By claiming captured Ukrainian territory as Russian and vowing to use "full protection" to defend it, President Vladimir Putin has dramatically upped the stakes in the Ukraine War and set his country on a collision course with the West for which he appears to have left no off-ramp.
"This is a huge escalation," said Alissa de Carbonnel, a London-based analyst and longtime Russia watcher with Crisis Group.
"He's trying to draw new red lines now with this annexation and trying to extend the so-called 'nuclear umbrella,' and in one stroke change the whole map."
Russia's moves on annexation, and the rigged referendums that preceded them, have been widely denounced by Western nations as illegitimate and meaningless.
By folding the Ukrainian territories into Russia, at least from the point of view of the Kremlin, its military is now justified in using nuclear weapons to defend them.
"I want the Kyiv regime and their sponsors in the West to hear me, to heed me," Putin said.
Not-so-veiled nuclear threats
Putin's veiled nuclear warnings and his move to incorporate the conquered lands into the Russian Federation follow a series of military and diplomatic embarrassments that have left the Russian leader in a precarious position.
At a recent summit in Uzbekistan, India's prime minister rebuked Putin for continuing with the war. Putin was also forced to publicly acknowledge that China's leadership has concerns as well.
An even bigger factor affecting the Kremlin's strategy has been Russia's poor battlefield performance.
Ukraine's military has scored a series of dramatic successes, allowing its forces to recapture thousands of square kilometres of territory in the Kharkiv area and rout the disorganized Russian troops defending it.
Even as Putin was speaking at the Kremlin, Ukrainian troops were close to encircling the Donbas city of Lyman, in the Donetsk region, and possibly cutting off or capturing thousands of Russian soldiers.
The annexation, along with Putin's not-so-veiled nuclear threats, are an attempt to compel Ukraine to cut a deal with Russia and for the West to stop supplying Ukraine's military with effective weaponry.
"It's certainly an attempt to coerce, threaten and intimidate," de Carbonnel said.
Putin returned to the nuclear threat again in his Friday speech.
"The United States is the only country in the world that has used nuclear weapons twice, destroying the cities of Hiroshima and Nagasaki in Japan," the Russian leader said.
"And they created a precedent," he said, as if those events at the end of the Second World War 77 years ago somehow justified Russia employing a similar weapon now.
How the West responds
Putin, who has led Russia for 22 years as president and prime minister, has cultivated a tough-guy image as an authoritarian leader who doesn't back down and doesn't compromise, especially not with the leaders of Ukraine, a country he believes does not have the right to exist.
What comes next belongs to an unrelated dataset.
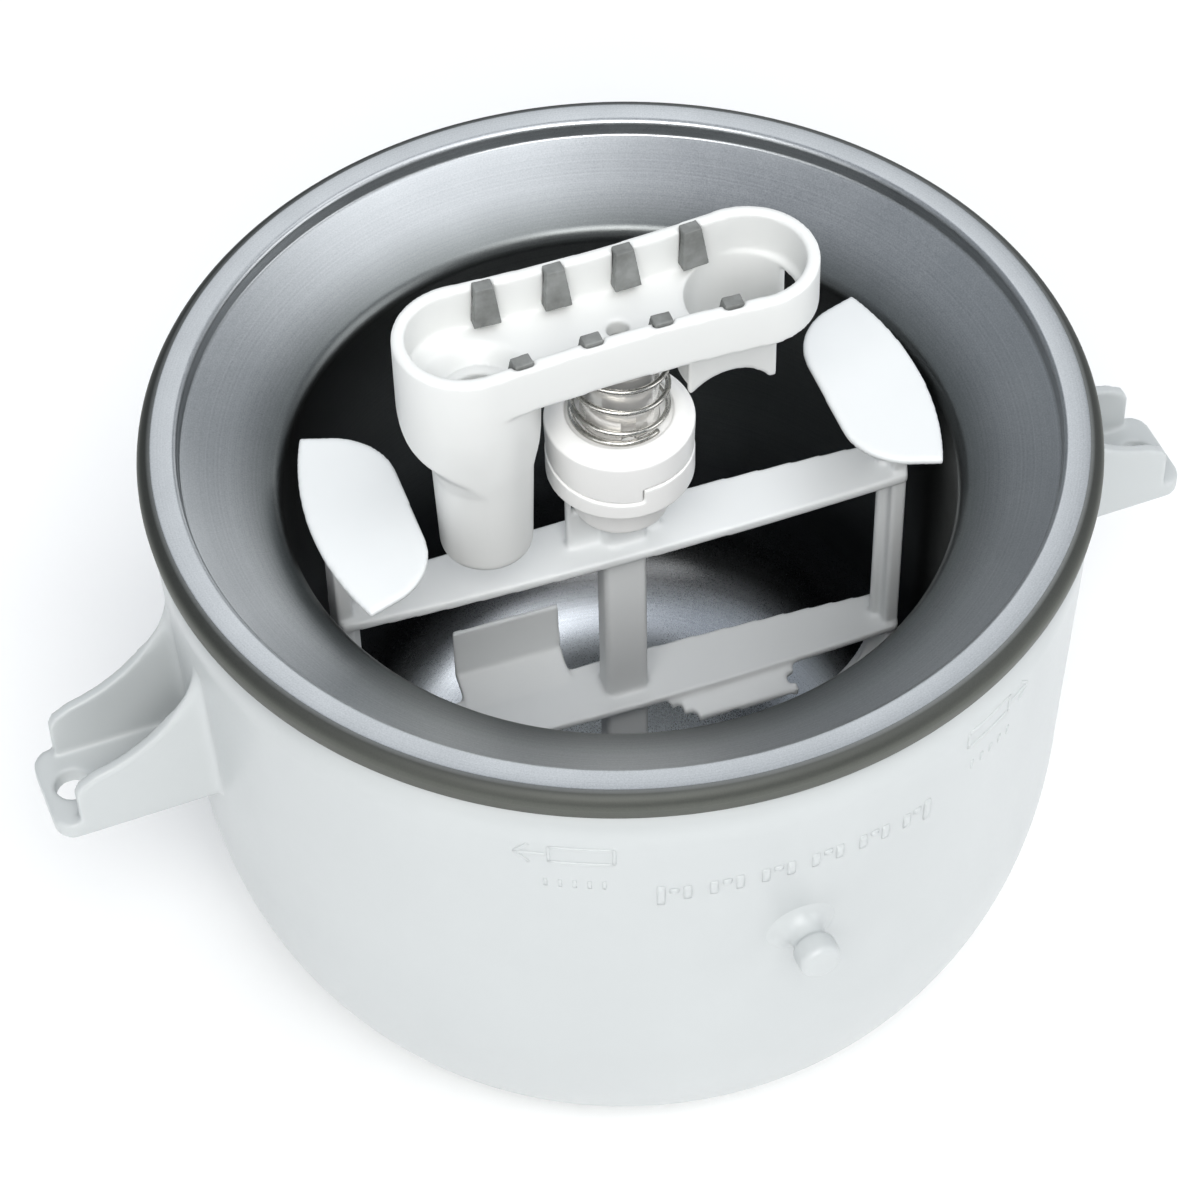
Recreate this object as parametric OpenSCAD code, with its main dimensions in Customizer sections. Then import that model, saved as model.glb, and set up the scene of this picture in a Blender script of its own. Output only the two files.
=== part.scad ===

In his speech before the Kremlin elite on Friday, Putin, as he has often done in the past, characterized Ukraine as a mistake of history — an entity created by accident when the Soviet Union collapsed in 1991 and Ukrainians were separated from what he says is their rightful home in Russia.
"A criminal policy was pursued to cultivate hatred for Russia," he said, accusing a succession of pro-Western Ukrainian leaders of giving him "no choice" but to launch what the Kremlin calls a "special military operation" — or, a war, by any other name.
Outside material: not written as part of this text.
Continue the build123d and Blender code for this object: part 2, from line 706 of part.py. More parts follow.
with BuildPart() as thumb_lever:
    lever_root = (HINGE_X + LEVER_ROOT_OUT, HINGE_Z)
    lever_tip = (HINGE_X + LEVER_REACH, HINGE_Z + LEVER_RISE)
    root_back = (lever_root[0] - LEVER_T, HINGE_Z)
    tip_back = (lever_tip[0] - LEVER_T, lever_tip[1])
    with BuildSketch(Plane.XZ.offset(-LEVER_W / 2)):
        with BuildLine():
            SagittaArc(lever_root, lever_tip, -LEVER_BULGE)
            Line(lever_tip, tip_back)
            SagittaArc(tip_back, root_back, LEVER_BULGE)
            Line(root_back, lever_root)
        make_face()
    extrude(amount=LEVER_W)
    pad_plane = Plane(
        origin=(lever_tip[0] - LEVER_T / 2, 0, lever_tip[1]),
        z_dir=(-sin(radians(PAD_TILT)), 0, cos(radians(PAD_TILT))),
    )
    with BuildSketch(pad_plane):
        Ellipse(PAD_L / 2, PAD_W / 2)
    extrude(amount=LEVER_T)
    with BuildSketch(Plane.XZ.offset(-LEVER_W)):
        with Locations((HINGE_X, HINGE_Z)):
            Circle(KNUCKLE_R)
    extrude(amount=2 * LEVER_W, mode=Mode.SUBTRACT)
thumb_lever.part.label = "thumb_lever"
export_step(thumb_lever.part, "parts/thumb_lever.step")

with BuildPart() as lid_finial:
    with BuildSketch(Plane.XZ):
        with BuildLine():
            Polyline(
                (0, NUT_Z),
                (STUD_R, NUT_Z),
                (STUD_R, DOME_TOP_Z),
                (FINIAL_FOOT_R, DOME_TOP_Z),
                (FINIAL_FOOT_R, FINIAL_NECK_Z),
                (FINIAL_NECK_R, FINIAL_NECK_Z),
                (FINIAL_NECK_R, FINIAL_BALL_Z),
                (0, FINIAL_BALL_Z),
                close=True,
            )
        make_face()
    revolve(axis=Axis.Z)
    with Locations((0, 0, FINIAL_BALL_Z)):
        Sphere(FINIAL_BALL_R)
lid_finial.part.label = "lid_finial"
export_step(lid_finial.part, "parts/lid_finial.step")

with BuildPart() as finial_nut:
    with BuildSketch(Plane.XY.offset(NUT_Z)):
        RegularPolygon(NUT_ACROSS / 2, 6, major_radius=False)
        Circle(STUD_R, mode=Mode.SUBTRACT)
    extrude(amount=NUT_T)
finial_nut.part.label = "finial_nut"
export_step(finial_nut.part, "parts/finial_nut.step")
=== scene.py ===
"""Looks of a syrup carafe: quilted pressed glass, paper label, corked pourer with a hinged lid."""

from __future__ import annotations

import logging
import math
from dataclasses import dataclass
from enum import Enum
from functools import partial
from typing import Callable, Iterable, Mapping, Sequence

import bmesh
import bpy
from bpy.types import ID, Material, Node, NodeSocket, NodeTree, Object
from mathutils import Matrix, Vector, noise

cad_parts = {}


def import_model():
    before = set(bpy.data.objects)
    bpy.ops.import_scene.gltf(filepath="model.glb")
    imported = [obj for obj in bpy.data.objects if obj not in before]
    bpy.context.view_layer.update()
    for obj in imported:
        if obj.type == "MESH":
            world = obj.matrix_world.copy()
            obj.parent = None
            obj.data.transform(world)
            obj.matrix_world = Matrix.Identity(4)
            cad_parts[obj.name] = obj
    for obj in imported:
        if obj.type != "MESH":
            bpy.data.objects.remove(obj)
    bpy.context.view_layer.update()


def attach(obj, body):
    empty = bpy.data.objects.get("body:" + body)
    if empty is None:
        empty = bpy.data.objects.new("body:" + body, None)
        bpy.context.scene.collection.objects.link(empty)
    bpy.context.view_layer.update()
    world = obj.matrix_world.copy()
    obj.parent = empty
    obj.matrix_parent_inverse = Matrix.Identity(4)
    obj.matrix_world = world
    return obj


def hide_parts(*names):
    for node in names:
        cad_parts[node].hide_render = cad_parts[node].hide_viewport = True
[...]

U.S. officials are saying publicly that they believe the chance of Putin resorting to a nuclear weapon remains small.
On Friday, U.S. National Security Adviser Jake Sullivan repeated that American officials have not detected any evidence that Russia has begun to prepare its extensive nuclear arsenal.
Who makes the next move is unclear.
Ukraine's government says it will ignore Putin's annexation. Western governments have taken the same view, and on Thursday, the U.S. announced another $12 billion in military and economic aid to help Ukraine keep fighting.
Ukraine's army continues to make progress reclaiming territory in the Donbas area, and there is also intense combat in the southern Kherson region.
"I think we [have] actually crossed the point where this is negotiable in any way," said Nina Khrushcheva, professor of International Affairs at The New School in New York.
"I think we are now in a new level of confrontation."
Khrushcheva, who is currently in Moscow, is the great granddaughter of Nikita Khrushchev, who was the leader of the Soviet Union during the Cuban Missile Crisis in 1962, the last time nuclear tensions were so high.
Back then, Khrushcheva said, it was clear that neither then-U.S. president John F. Kennedy nor Khrushchev wanted to use nuclear weapons and that there was a mutual desire to avoid a war.
But now, with Vladimir Putin, she says she's not so sure.
"I think that all sides are determined not to lose and not to show weakness. I think we are getting to a very dangerous point."
Critical infrastructure at stake
Russia may have other means of gaining leverage against Ukraine and its Western backers, aside from nuclear coercion.
This discovery this week of major leaks in several natural gas pipelines under the Baltic Sea have Western governments eyeing Russia, but so far they're holding off on officially accusing the Putin regime of sabotage.
Putin, in his Friday speech, blamed the U.S., saying it was all part of the bigger plot to hurt Russia, but he offered no evidence.
European investigators have said the pipeline damage was on such a large scale that it had to be the work of a state actor, and they don't believe any NATO members were responsible.
In the aftermath, Norway and Denmark have announced they are tightening the monitoring of their critical infrastructure.
"It does signal that critical infrastructure is a threat," said de Carbonnel of the Crisis Group.
"We have also seen this with cyber attacks. Russia has been willing, and indeed able, in a lot of instances to reach for many different methods of leverage."
Putin's annexation moves also leave a key question unclear: where exactly Russia views the boundaries of the four Ukrainian territories that it now claims are part of the Russian Federation.
While most of Luhansk Oblast is under Russian control, the other regions of Kherson, Donetsk and Zaporizhzhia are highly contested and filled with Ukrainian troops.
That adds to the uncertainty of what Russia would consider an attack on its territory.
Putin annexed the Crimea Peninsula after Russia's military took over the Ukrainian territory in 2014, but after a series of Ukrainian air and drone attacks on targets earlier in the war, there was no discernible Russian response.
Khrushcheva, the international affairs professor, said even if Putin is eventually overthrown and replaced with another leader, his move to annex the Ukrainian territories will make it much harder to come to a peace agreement with Ukraine.
"As we know, it's very difficult to give up territories because the public becomes very attached to them. Putin did future Russia a horrible disservice because it's going to be very difficult to unravel."